ところが、最近ではその青春18きっぷを「儲からないからやめたい」と言っているというのだから、「さすが、自分で自分の会社のことを『民間会社』と言うだけのことはあるな。」と思うのであります。

なぜなら、私たち民間会社は自分たちで自分たちのことを「私たちは民間会社です。」などとは言いませんから、つまり、常識が違うのです。

確かに会社間の精算などは面倒かもしれませんが、それは自分たちの仕事のやり方の問題であって、若者たちが発売を心待ちにしている商品を「儲からないからやめましょうか。」と合同会議で相談しているようでは、せっかく若者たちが鉄道に振り向いてくれているのに、その若者たちに対して「お前ら相手では儲からないから来るな。」と言っているようなものですから、私は莫迦だと思うのであります。

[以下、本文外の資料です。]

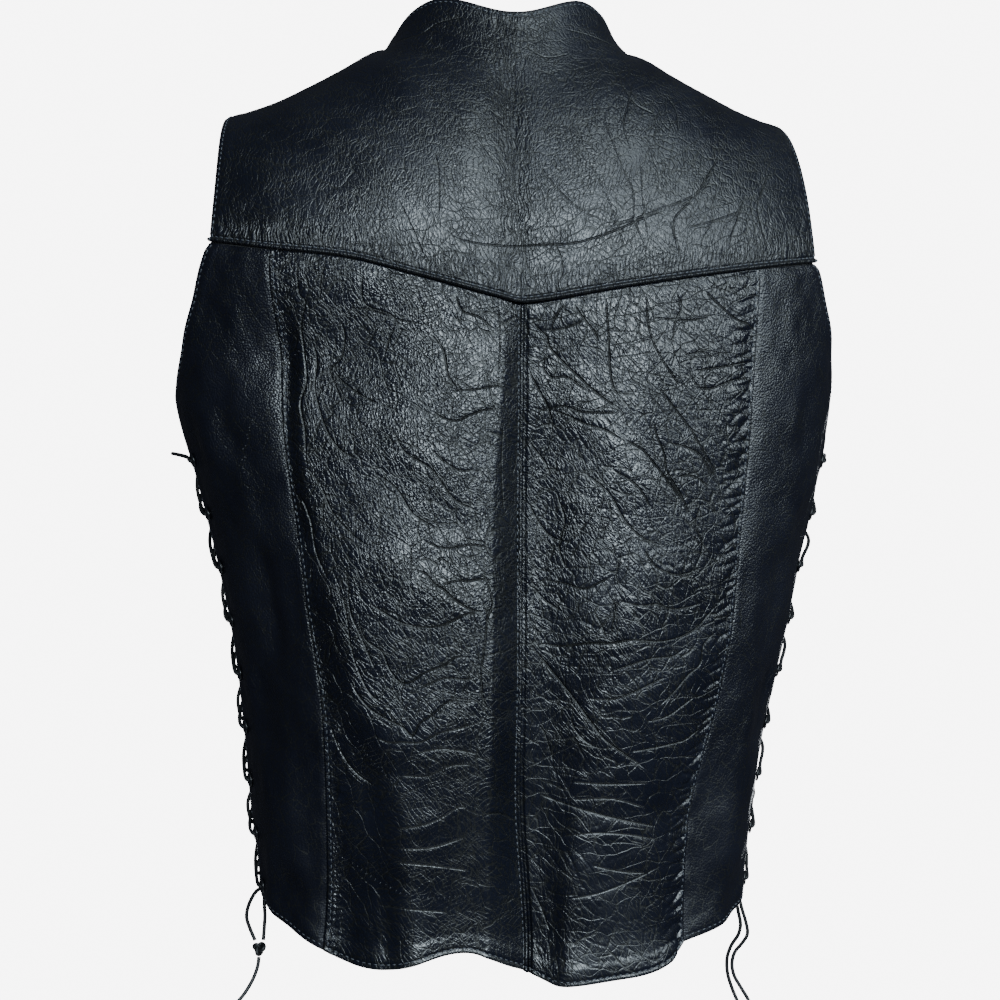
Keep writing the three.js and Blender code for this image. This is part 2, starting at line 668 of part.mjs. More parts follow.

かつてのサーフボード締め出しで若者離れを招いたことなど、国鉄を知らない社員ばかりになった今となっては想像もできないのだとは思いますが、印刷代だけで1万円が転がり込んでくるこんなおいしい商品を「儲からないからやめたい。」などということは、商売の基本原則がわかっていれば、発想すらしないと私は思うのですが、彼らから言わせるると私の方が莫迦ということですから、こういうお話しは休み休み言うことにしておきましょう。

大糸線が混んで乗せきれなくなってJRが困ってるということのようですが、お客様が多くて困ってるってことは、私の日本語では「うれしい悲鳴」ということですから、どんどん困ればよいと思いますよ。

皆様、大糸線へのご乗車、お待ちいたしております。

ちなみに、大糸線のお客様が増えれば自動的にトキ鉄のお客様も増えることになるのですが、トキ鉄は青春18きっぷは使えませんので、別に切符を買っていただくことになりますから、うちも臨時列車を走らさなくても儲かるということなのであります。